The Features Define the Record's Ambitions
The two features on letters left unread are its most striking structural choices, and both were already meaningful before the album arrived. "Reservations," the second track, features Minnie of (G)I-DLE, a pairing that carries extra weight given both artists' shared history within the Cube Entertainment ecosystem. As confirmed by AllKPop, "Reservations" had already surpassed 1.3 million cumulative streams before the full album dropped, a signal that the collaboration connected with audiences on its own terms before the broader project arrived. The pairing feels considered rather than convenient: two vocalists with complementary tonal instincts, holding a specific emotional tension together that a solo performance could not fully replicate. "play along," the fourth track and the album's focus single, features Australian artist Keenan Te. His approach to melody sits comfortably within the record's broader low-temperature aesthetic, adding texture without pulling the track's emotional center away from Sorn. Together, the two features demonstrate a clear curatorial logic: collaborators were chosen to serve the record, not to accelerate its profile.

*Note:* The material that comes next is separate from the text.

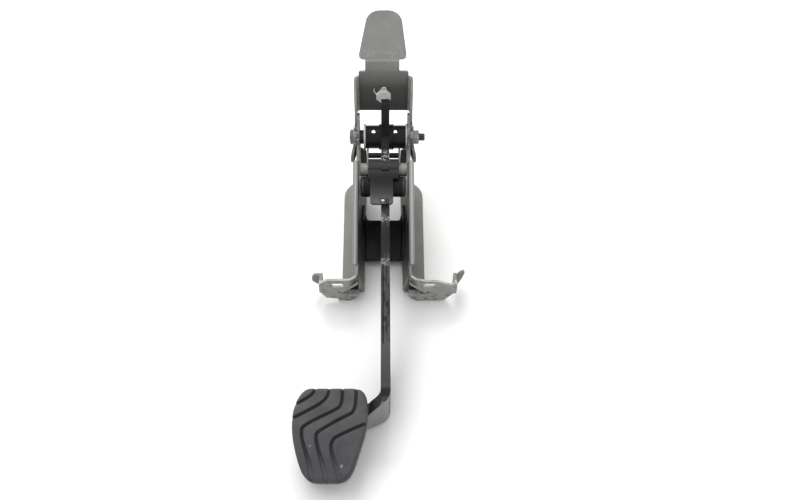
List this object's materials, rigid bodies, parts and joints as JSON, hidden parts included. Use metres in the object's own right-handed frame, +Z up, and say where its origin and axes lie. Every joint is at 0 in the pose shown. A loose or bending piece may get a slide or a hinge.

Sharing What Was Never Meant to Be Shared
The album's strongest creative decision is its honesty about its own origins. Sorn did not construct a concept around the idea of a situationship for distance or relatability. These were her own diary entries, written without an audience in mind, that eventually became songs. She described the shift in her press release: "At some point it felt right to share my story, and I hope it brings listeners comfort to know that they are not alone." That framing, comfort through specificity rather than through generality, shapes how the record lands. Letters left unread is not positioning itself as a universal statement about modern love. It is one person's account, made precise enough to feel shareable. In a K-pop landscape where debut albums often arrive built around curated concept aesthetics and group-approved narratives, an album constructed entirely from private diary writing stands apart. That specificity is not a stylistic choice. It is the whole point.
What Comes Next
Letters left unread is out now on all major streaming platforms, confirmed by Wild Entertainment Group. "play along" featuring Keenan Te serves as the album's focus track. For anyone who followed Sorn through the CLC years or picked up "Reservations" earlier in the cycle, the full album delivers on what those earlier signals suggested: a solo artist building from the inside out, not from the outside in.